Rows =
···

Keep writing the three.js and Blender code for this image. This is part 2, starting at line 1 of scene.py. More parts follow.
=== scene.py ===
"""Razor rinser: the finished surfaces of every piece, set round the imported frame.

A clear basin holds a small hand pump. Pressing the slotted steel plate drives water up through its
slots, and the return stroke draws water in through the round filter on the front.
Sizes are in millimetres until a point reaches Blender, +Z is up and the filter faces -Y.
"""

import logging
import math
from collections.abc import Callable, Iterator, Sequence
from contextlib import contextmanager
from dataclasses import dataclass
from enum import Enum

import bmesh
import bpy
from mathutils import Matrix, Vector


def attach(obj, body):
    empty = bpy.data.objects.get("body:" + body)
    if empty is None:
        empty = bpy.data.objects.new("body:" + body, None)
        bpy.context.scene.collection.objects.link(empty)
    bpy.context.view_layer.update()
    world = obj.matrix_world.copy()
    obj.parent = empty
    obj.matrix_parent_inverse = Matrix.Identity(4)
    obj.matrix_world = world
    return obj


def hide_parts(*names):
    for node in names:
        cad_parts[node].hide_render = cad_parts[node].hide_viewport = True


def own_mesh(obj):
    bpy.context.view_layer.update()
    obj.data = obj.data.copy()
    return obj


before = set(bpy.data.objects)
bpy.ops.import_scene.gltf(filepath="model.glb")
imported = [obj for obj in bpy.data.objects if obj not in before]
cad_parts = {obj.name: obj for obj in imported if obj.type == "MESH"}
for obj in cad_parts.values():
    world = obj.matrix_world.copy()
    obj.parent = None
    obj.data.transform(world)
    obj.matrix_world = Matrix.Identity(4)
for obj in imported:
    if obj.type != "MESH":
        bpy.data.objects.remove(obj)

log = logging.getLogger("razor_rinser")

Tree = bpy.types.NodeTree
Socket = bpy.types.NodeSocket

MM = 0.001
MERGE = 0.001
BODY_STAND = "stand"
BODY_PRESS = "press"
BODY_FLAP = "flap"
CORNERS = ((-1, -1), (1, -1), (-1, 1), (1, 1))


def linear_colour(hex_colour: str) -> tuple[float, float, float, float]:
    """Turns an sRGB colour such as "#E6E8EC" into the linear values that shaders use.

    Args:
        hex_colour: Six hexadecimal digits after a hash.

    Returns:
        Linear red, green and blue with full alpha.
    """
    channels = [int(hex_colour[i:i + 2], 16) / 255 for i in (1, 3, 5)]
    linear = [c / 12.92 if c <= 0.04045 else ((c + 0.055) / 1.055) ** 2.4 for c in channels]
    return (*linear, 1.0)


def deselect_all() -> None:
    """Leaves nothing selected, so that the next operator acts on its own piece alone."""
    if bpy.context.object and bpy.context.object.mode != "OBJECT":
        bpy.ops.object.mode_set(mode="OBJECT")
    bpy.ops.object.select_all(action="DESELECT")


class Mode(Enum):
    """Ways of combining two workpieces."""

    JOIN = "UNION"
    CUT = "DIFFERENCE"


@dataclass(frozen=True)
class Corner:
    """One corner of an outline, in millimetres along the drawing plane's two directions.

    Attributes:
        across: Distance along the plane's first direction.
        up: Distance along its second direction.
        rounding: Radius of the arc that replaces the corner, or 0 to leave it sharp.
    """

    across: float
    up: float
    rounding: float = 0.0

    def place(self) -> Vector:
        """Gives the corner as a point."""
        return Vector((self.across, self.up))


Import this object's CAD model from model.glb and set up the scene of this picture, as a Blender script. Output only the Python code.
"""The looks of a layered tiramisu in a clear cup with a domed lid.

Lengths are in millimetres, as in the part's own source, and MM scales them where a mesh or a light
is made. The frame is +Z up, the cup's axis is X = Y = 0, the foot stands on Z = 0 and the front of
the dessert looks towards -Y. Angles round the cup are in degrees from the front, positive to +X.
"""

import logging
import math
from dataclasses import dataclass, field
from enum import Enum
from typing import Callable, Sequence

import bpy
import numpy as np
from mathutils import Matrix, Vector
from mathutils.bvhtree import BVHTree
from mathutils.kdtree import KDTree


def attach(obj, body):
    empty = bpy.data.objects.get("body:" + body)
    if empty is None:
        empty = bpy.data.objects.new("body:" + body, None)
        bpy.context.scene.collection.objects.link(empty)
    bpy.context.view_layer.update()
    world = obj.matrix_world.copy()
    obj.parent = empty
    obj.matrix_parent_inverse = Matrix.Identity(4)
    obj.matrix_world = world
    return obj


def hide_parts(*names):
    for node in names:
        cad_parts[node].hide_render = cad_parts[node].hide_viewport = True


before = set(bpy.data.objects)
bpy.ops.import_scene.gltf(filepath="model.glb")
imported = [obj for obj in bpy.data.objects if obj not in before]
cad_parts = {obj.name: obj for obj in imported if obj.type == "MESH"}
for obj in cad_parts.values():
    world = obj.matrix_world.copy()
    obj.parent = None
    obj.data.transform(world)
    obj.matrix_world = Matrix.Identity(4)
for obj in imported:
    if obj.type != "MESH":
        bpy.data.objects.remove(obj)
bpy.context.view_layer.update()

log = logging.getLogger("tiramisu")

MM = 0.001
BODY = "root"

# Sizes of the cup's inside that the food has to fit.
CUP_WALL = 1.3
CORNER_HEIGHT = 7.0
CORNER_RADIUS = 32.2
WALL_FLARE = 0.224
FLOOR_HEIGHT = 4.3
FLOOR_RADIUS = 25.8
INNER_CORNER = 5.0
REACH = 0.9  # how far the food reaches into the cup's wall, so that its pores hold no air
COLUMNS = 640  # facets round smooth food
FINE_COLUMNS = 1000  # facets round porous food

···

The task = Copy out each line above, character for character.

Full output =
Keep writing the three.js and Blender code for this image. This is part 2, starting at line 1 of scene.py. More parts follow.
=== scene.py ===
"""Razor rinser: the finished surfaces of every piece, set round the imported frame.

A clear basin holds a small hand pump. Pressing the slotted steel plate drives water up through its
slots, and the return stroke draws water in through the round filter on the front.
Sizes are in millimetres until a point reaches Blender, +Z is up and the filter faces -Y.
"""

import logging
import math
from collections.abc import Callable, Iterator, Sequence
from contextlib import contextmanager
from dataclasses import dataclass
from enum import Enum

import bmesh
import bpy
from mathutils import Matrix, Vector


def attach(obj, body):
    empty = bpy.data.objects.get("body:" + body)
    if empty is None:
        empty = bpy.data.objects.new("body:" + body, None)
        bpy.context.scene.collection.objects.link(empty)
    bpy.context.view_layer.update()
    world = obj.matrix_world.copy()
    obj.parent = empty
    obj.matrix_parent_inverse = Matrix.Identity(4)
    obj.matrix_world = world
    return obj


def hide_parts(*names):
    for node in names:
        cad_parts[node].hide_render = cad_parts[node].hide_viewport = True


def own_mesh(obj):
    bpy.context.view_layer.update()
    obj.data = obj.data.copy()
    return obj


before = set(bpy.data.objects)
bpy.ops.import_scene.gltf(filepath="model.glb")
imported = [obj for obj in bpy.data.objects if obj not in before]
cad_parts = {obj.name: obj for obj in imported if obj.type == "MESH"}
for obj in cad_parts.values():
    world = obj.matrix_world.copy()
    obj.parent = None
    obj.data.transform(world)
    obj.matrix_world = Matrix.Identity(4)
for obj in imported:
    if obj.type != "MESH":
        bpy.data.objects.remove(obj)

log = logging.getLogger("razor_rinser")

Tree = bpy.types.NodeTree
Socket = bpy.types.NodeSocket

MM = 0.001
MERGE = 0.001
BODY_STAND = "stand"
BODY_PRESS = "press"
BODY_FLAP = "flap"
CORNERS = ((-1, -1), (1, -1), (-1, 1), (1, 1))


def linear_colour(hex_colour: str) -> tuple[float, float, float, float]:
    """Turns an sRGB colour such as "#E6E8EC" into the linear values that shaders use.

    Args:
        hex_colour: Six hexadecimal digits after a hash.

    Returns:
        Linear red, green and blue with full alpha.
    """
    channels = [int(hex_colour[i:i + 2], 16) / 255 for i in (1, 3, 5)]
    linear = [c / 12.92 if c <= 0.04045 else ((c + 0.055) / 1.055) ** 2.4 for c in channels]
    return (*linear, 1.0)


def deselect_all() -> None:
    """Leaves nothing selected, so that the next operator acts on its own piece alone."""
    if bpy.context.object and bpy.context.object.mode != "OBJECT":
        bpy.ops.object.mode_set(mode="OBJECT")
    bpy.ops.object.select_all(action="DESELECT")


class Mode(Enum):
    """Ways of combining two workpieces."""

    JOIN = "UNION"
    CUT = "DIFFERENCE"


@dataclass(frozen=True)
class Corner:
    """One corner of an outline, in millimetres along the drawing plane's two directions.

    Attributes:
        across: Distance along the plane's first direction.
        up: Distance along its second direction.
        rounding: Radius of the arc that replaces the corner, or 0 to leave it sharp.
    """

    across: float
    up: float
    rounding: float = 0.0

    def place(self) -> Vector:
        """Gives the corner as a point."""
        return Vector((self.across, self.up))


Import this object's CAD model from model.glb and set up the scene of this picture, as a Blender script. Output only the Python code.
"""The looks of a layered tiramisu in a clear cup with a domed lid.

Lengths are in millimetres, as in the part's own source, and MM scales them where a mesh or a light
is made. The frame is +Z up, the cup's axis is X = Y = 0, the foot stands on Z = 0 and the front of
the dessert looks towards -Y. Angles round the cup are in degrees from the front, positive to +X.
"""

import logging
import math
from dataclasses import dataclass, field
from enum import Enum
from typing import Callable, Sequence

import bpy
import numpy as np
from mathutils import Matrix, Vector
from mathutils.bvhtree import BVHTree
from mathutils.kdtree import KDTree


def attach(obj, body):
    empty = bpy.data.objects.get("body:" + body)
    if empty is None:
        empty = bpy.data.objects.new("body:" + body, None)
        bpy.context.scene.collection.objects.link(empty)
    bpy.context.view_layer.update()
    world = obj.matrix_world.copy()
    obj.parent = empty
    obj.matrix_parent_inverse = Matrix.Identity(4)
    obj.matrix_world = world
    return obj


def hide_parts(*names):
    for node in names:
        cad_parts[node].hide_render = cad_parts[node].hide_viewport = True


before = set(bpy.data.objects)
bpy.ops.import_scene.gltf(filepath="model.glb")
imported = [obj for obj in bpy.data.objects if obj not in before]
cad_parts = {obj.name: obj for obj in imported if obj.type == "MESH"}
for obj in cad_parts.values():
    world = obj.matrix_world.copy()
    obj.parent = None
    obj.data.transform(world)
    obj.matrix_world = Matrix.Identity(4)
for obj in imported:
    if obj.type != "MESH":
        bpy.data.objects.remove(obj)
bpy.context.view_layer.update()

log = logging.getLogger("tiramisu")

MM = 0.001
BODY = "root"

# Sizes of the cup's inside that the food has to fit.
CUP_WALL = 1.3
CORNER_HEIGHT = 7.0
CORNER_RADIUS = 32.2
WALL_FLARE = 0.224
FLOOR_HEIGHT = 4.3
FLOOR_RADIUS = 25.8
INNER_CORNER = 5.0
REACH = 0.9  # how far the food reaches into the cup's wall, so that its pores hold no air
COLUMNS = 640  # facets round smooth food
FINE_COLUMNS = 1000  # facets round porous food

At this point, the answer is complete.